Der Massenmord von Srebrenica und die Verstrickung der Niederlande

Es war der erste und schlimmste Fall von Völkermord in Europa seit dem zweiten Weltkrieg. Am 11. Juli 1995 nahmen Truppen der bosnischen Serben die UN-Schutzzone Srebrenica ein, in der sich zigtausende bosnischer Muslime aufhielten. Die Stadt wurde besetzt, teilweise geplündert, in den ersten Tagen wurden Frauen vor ihrem Abtransport grausam vergewaltigt, und dann wurden rund 8000 muslimische Männer und Jungen abtransportiert und systematisch von den bosnischen Serben hingerichtet. Dies alles unter den Augen der zum Schutz der Zivilbevölkerung in der Stadt stationierten Blauhelmsoldaten aus den Niederlanden. Dies ist nun 15 Jahre her, und in Srebrenica leben Serben und Muslime mittlerweile nebeneinander, wenn auch nicht wirklich miteinander.
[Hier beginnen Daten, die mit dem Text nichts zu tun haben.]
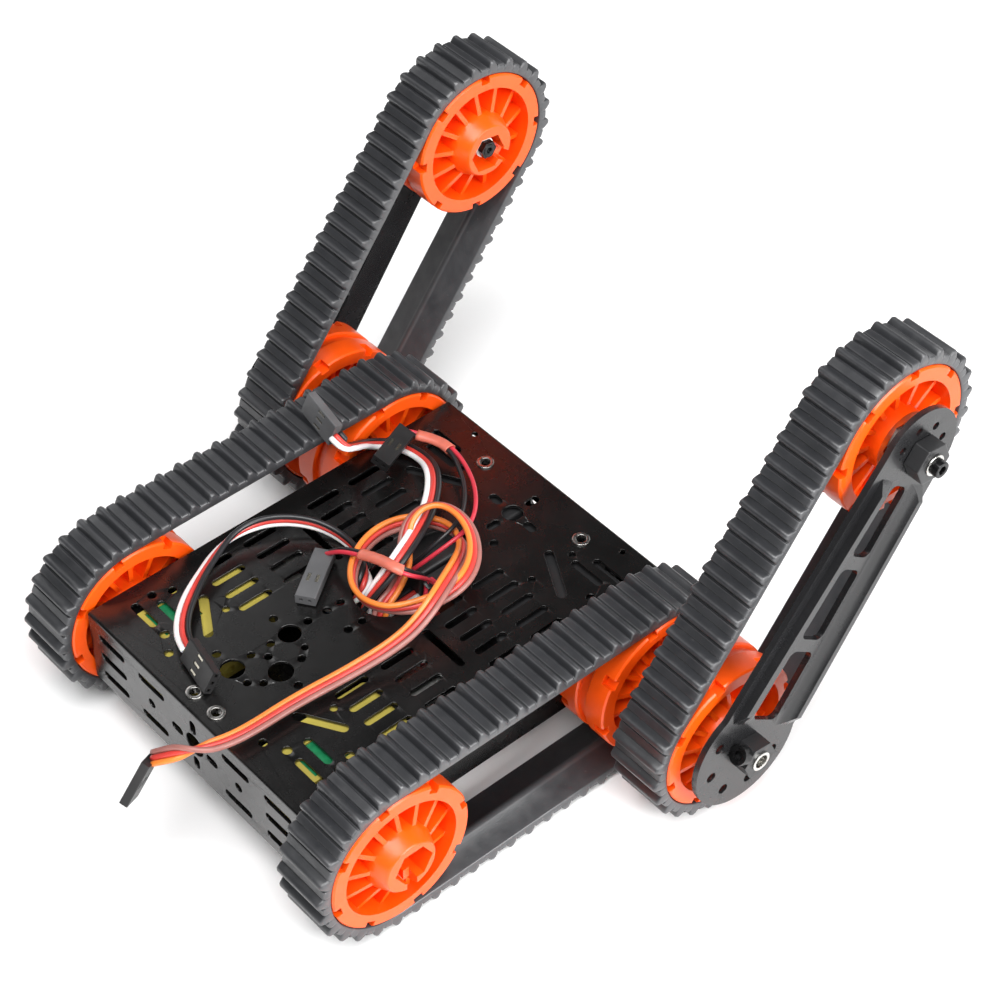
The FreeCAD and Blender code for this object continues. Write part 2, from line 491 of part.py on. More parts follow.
LEADS = {
    "lead_orange": (RIBBON_D, [
        (14.8, -7.2, H - 12.5), (9.6, -7.3, H - 12.6), (4.6, -7.6, H - 12.4), (-0.6, -7.6, H - 11.9), (-4.3, -7.0, H - 9.0),
        (-5.4, -6.0, H - 5.0), (-4.4, -4.8, H - 1.2), (-1.7, -3.9, H + 1.3), (1.5, -3.6, H + 2.7), (5.6, -2.1, H + 4.0),
        (9.1, 0.2, H + 5.5), (11.3, 3.0, H + 7.6), (13.6, 5.6, H + 10.0), (17.0, 7.6, H + 12.4), (21.6, 7.9, H + 13.9),
        (25.9, 5.3, H + 14.6), (27.7, 0.4, H + 14.5), (27.3, -5.4, H + 14.0), (25.0, -10.9, H + 13.0), (21.0, -15.6, H + 12.0),
        (15.6, -18.6, H + 11.0), (9.6, -19.1, H + 9.8), (3.6, -17.4, H + 8.5), (-2.3, -14.2, H + 7.4), (-6.7, -9.1, H + 6.4),
        (-8.5, -3.0, H + 5.8), (-7.1, 3.2, H + 5.4), (-3.1, 8.5, H + 5.3), (2.2, 12.2, H + 5.6), (8.0, 14.1, H + 6.0),
        (13.8, 14.2, H + 6.3), (19.3, 12.5, H + 6.4), (23.8, 9.5, H + 6.3), (26.8, 5.2, H + 5.9), (27.7, 0.5, H + 5.9),
        (26.2, -4.2, H + 6.7), (22.9, -8.3, H + 8.3), (18.6, -12.0, H + 10.6), (13.6, -15.4, H + 12.6), (8.2, -18.4, H + 13.6),
        (2.6, -20.8, H + 13.0), (-2.6, -21.9, H + 10.8), (-7.8, -22.0, H + 8.2), (-13.6, -21.2, H + 6.0), (-20.4, -20.2, H + 4.6),
        (-28.4, -19.1, H + 3.6), (-37.2, -18.0, H + 3.2), (-46.4, -17.5, H + 3.2), (-55.6, -17.6, H + 3.2), (-63.6, -17.2, H + 3.4),
        (-70.2, -15.3, H + 3.3), (-75.0, -11.6, H + 2.3), (-78.7, -7.8, H + 0.1), (-81.2, -4.0, H - 2.9)]),
    "lead_white_long": (RIBBON_D, [
        (14.8, 3.6, H - 12.5), (9.8, 3.5, H - 12.6), (5.0, 3.3, H - 12.4), (0.2, 2.8, H - 12.0), (-3.8, 2.4, H - 9.4),
        (-5.3, 1.9, H - 5.2), (-4.7, 1.0, H - 0.8), (-2.3, 0.0, H + 3.2), (1.0, -0.9, H + 6.9), (4.9, -0.8, H + 9.8),
        (9.2, 0.4, H + 11.2), (14.3, 2.6, H + 11.4), (19.4, 5.6, H + 10.8), (24.2, 8.6, H + 10.2), (28.6, 12.1, H + 9.6),
        (32.8, 16.2, H + 9.0), (36.5, 20.8, H + 8.0), (39.5, 25.9, H + 5.9), (41.5, 31.2, H + 3.4), (42.1, 36.6, H + 2.0),
        (40.6, 41.4, H + 1.9), (36.8, 44.6, H + 2.6), (31.8, 45.6, H + 4.8), (27.4, 43.6, H + 8.6), (23.0, 40.4, H + 13.0),
        (19.1, 38.6, H + 17.0), (19.15, 43.0, H + 18.15)]),
    "lead_white_short": (RIBBON_D, [
        (-7.0, 22.5, H - 12.4), (-7.1, 18.4, H - 12.3), (-6.9, 14.2, H - 11.6), (-6.2, 10.4, H - 9.2), (-5.2, 7.4, H - 5.8),
        (-4.1, 5.3, H - 2.1), (-2.1, 5.0, H + 1.0), (0.6, 7.0, H + 1.9), (2.9, 11.0, H + 1.9), (4.6, 16.4, H + 1.9),
        (4.4, 22.6, H + 2.5), (2.5, 28.0, H + 3.5), (-0.4, 32.0, H + 4.5), (-4.0, 35.5, H + 5.1), (-8.1, 38.5, H + 5.3),
        (-12.6, 40.5, H + 5.2), (-17.4, 41.4, H + 4.9), (-22.4, 41.0, H + 4.5), (-27.5, 39.3, H + 4.1), (-32.8, 36.9, H + 3.7),
        (-37.8, 34.3, H + 3.4), (-42.5, 31.3, H + 3.2), (-46.8, 27.9, H + 3.1), (-50.4, 23.9, H + 3.2), (-53.0, 19.5, H + 3.6),
        (-54.0, 15.6, H + 4.0)]),
    "lead_pair_rear": (PAIR_D, [
        (-1.5, -22.5, 2.2), (-1.4, -18.4, 2.3), (-0.4, -14.4, 3.0), (2.6, -11.3, 4.2), (6.6, -9.2, 5.9),
        (10.2, -8.0, 8.6), (11.9, -7.3, 12.4), (11.4, -7.6, H + 4.1), (8.6, -8.0, H + 7.8), (4.9, -7.9, H + 11.2),
        (2.2, -6.2, H + 13.3), (1.2, -2.6, H + 13.5), (0.7, 1.6, H + 12.5), (-0.2, 6.2, H + 11.1), (-1.3, 10.9, H + 9.6),
        (-2.3, 15.0, H + 7.6), (-2.9, 18.0, H + 4.9), (-3.0, 20.6, H + 2.6)]),
    "lead_pair_front": (PAIR_D, [
        (-0.5, 22.5, 2.3), (-0.4, 18.6, 2.4), (0.9, 14.6, 3.0), (3.6, 11.2, 4.0), (6.8, 8.2, 5.4),
        (9.6, 5.4, 7.9), (11.8, 3.0, 11.2), (14.0, 1.0, H + 2.0), (17.1, -0.8, H + 5.3), (20.9, -2.2, H + 8.2),
        (25.1, -2.7, H + 9.8), (29.6, -1.3, H + 10.0), (34.3, 2.2, H + 9.0), (38.8, 7.0, H + 7.8), (42.9, 12.7, H + 6.7),
        (46.0, 18.9, H + 5.9), (48.2, 25.0, H + 5.6), (48.4, 30.4, H + 5.6), (46.4, 35.6, H + 5.8), (43.2, 40.6, H + 6.0)]),
}


def lead_path(pts):
    P = [V(*p) for p in pts]
    n = len(P)
    edges, at, radii, length = [], P[0], [], 0.0
    for i in range(1, n - 1):
        a, b = P[i] - P[i - 1], P[i + 1] - P[i]
        la, lb = a.Length, b.Length
        ua, ub = a * (1 / la), b * (1 / lb)
        turn = math.acos(max(-1.0, min(1.0, ua.dot(ub))))
        t = 0.45 * min(la, lb)
        r = t / math.tan(turn / 2)
        radii.append(r)
        s, e = P[i] - ua * t, P[i] + ub * t
        bis = (ub - ua)
        bis = bis * (1 / bis.Length)
        centre = P[i] + bis * (r / math.cos(turn / 2))
        mid = centre - bis * r
        edges.append(Part.LineSegment(at, s).toShape())
        edges.append(Part.Arc(s, mid, e).toShape())
        length += (s - at).Length + r * turn
        at = e
    edges.append(Part.LineSegment(at, P[-1]).toShape())
    length += (P[-1] - at).Length
    return Part.Wire(edges), radii, length


for name, (dia, pts) in LEADS.items():
    path, radii, length = lead_path(pts)
    d0 = (V(*pts[1]) - V(*pts[0]))
    circle = Part.Wire([Part.Circle(V(*pts[0]), d0, dia / 2).toShape()])
    tube = path.makePipeShell([circle], True, False, 0)
    vol = math.pi * dia * dia / 4 * length
    ratio = tube.Volume / vol
    print(name, "length %.1f" % length, "volume ratio %.4f" % ratio, "least radius %.1f" % min(radii), "valid", tube.isValid())
    print("   radii", " ".join("%.1f" % r for r in radii))
    keep(name, tube)


def place_plug(name, start, direction, across, length, width, thick):
    d = V(*direction)
    d.normalize()
    w = V(*across)
    w = w - d * w.dot(d)
    w.normalize()
    n = d.cross(w)
    s = box(0, length, -width / 2, width / 2, -thick / 2, thick / 2)
    s = s.makeFillet(0.35, [e for e in s.Edges if e.BoundBox.XLength > length - 0.1])
    cuts = []
    k = max(2, int(width / 2.54 + 0.2))
    for i in range(k):
        y = (i - (k - 1) / 2.0) * 2.54
        cuts.append(box(length - 5.0, length + 1, y - 0.5, y + 0.5, -0.5, 0.5))
        cuts.append(box(length - 9.0, length - 6.0, y - 0.5, y + 0.5, thick / 2 - 0.5, thick))
    s = s.cut(cuts)
    m = Base.Matrix(d.x, w.x, n.x, start[0], d.y, w.y, n.y, start[1], d.z, w.z, n.z, start[2], 0, 0, 0, 1)
    s.Placement = Base.Placement(m)
    keep(name, s)


place_plug("plug_orange", (-81.4, -3.8, H - 3.2), (-0.509, 0.125, -0.852), (0.783, 0.478, -0.398), 14.5, 7.8, 2.6)
place_plug("plug_white_long", (19.17, 43.0, H + 18.2), (0.073, 0.974, 0.214), (-0.238, 0.225, -0.945), 14.0, 7.8, 2.7)
place_plug("plug_white_short", (-54.05, 15.55, H + 4.1), (-0.19, -1.0, 0.0), (0.5, -0.1, 0.86), 14.5, 7.4, 2.6)
place_plug("plug_pair_rear", (-3.1, 20.75, H + 2.45), (-16.4, -11.2, -0.3), (0.5, -0.8, 0.0), 18.5, 6.0, 3.2)
place_plug("plug_pair_front", (42.9, 40.8, H + 6.4), (-13.8, -5.2, -0.2), (0.3, -0.8, -0.35), 15.0, 5.6, 3.6)


def sleeve(name, a, b, r):
    a, b = V(*a), V(*b)
    s = Part.makeCylinder(r, (b - a).Length, a, b - a)
    keep(name, s)


sleeve("sleeve_rear", (-2.2, 14.3, H + 8.1), (0.85, 0.6, H + 12.8), 1.75)
sleeve("sleeve_front", (45.4, 37.2, H + 5.85), (48.4, 30.3, H + 5.6), 1.7)

# ---------------------------------------------------------------- write out
os.makedirs(OUT, exist_ok=True)
lo = [1e9] * 3
hi = [-1e9] * 3
CORDS = ("lead_", "plug_", "sleeve_")
for name, solids in sorted(PARTS.items()):
    shape = solids[0] if len(solids) == 1 else Part.makeCompound(solids)
    shape = shape.copy()
    shape.translate(V(SHIFT_X, 0, AXLE_Z))
    if not shape.isValid():
        print("NOT VALID", name)
    if not name.startswith(CORDS):
        b = shape.BoundBox
        lo = [min(p, q) for p, q in zip(lo, (b.XMin, b.YMin, b.ZMin))]
        hi = [max(p, q) for p, q in zip(hi, (b.XMax, b.YMax, b.ZMax))]
    shape.exportStep(os.path.join(OUT, name + ".step"))
print(len(PARTS), "nodes; box", [round(v, 3) for v in lo], [round(v, 3) for v in hi],
      "middle x %.3f" % ((lo[0] + hi[0]) / 2))
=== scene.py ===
import bpy, bmesh, math, random
import numpy as np
from mathutils import Vector, Matrix, Quaternion


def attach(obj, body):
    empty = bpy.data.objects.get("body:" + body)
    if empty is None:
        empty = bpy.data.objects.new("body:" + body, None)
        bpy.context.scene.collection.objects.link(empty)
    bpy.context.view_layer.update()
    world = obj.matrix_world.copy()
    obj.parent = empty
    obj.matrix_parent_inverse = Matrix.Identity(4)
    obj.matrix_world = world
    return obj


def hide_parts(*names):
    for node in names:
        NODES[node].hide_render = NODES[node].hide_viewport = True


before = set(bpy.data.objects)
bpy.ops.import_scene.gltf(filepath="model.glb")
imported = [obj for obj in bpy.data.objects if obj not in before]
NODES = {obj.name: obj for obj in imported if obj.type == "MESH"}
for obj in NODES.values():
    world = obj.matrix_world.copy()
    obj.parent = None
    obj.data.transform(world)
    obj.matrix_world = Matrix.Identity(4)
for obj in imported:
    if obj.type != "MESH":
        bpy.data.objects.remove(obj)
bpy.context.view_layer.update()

# ------------------------------------------------------------------ frame: drawing millimetres to row metres
SX, SZ = -26.809, 27.6
H = 12.4                                     # deck top above the axles
REAR_X, FRONT_X, ARM_LEN, REST = -48.0, 45.0, 93.0, math.radians(52.5)


def P(x, y, z):
    return Vector(((x + SX) * 1e-3, y * 1e-3, (z + SZ) * 1e-3))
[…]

Zum Gedenken an den Völkermord von Srebrenica reisten vor ein paar Tagen die Staats- und Regierungschefs aus dem ehemaligen Jugoslawien an, zusammen mit Vertretern Belgiens, Frankreichs, der USA und der Niederlande. Dort jedenfalls ist Srebrenica zu einem nationalen Trauma geworden, denn Hinterbliebene der Opfer haben den niederländischen Staat angeklagt, zumindest mittelbar am Völkermord beteiligt gewesen zu sein.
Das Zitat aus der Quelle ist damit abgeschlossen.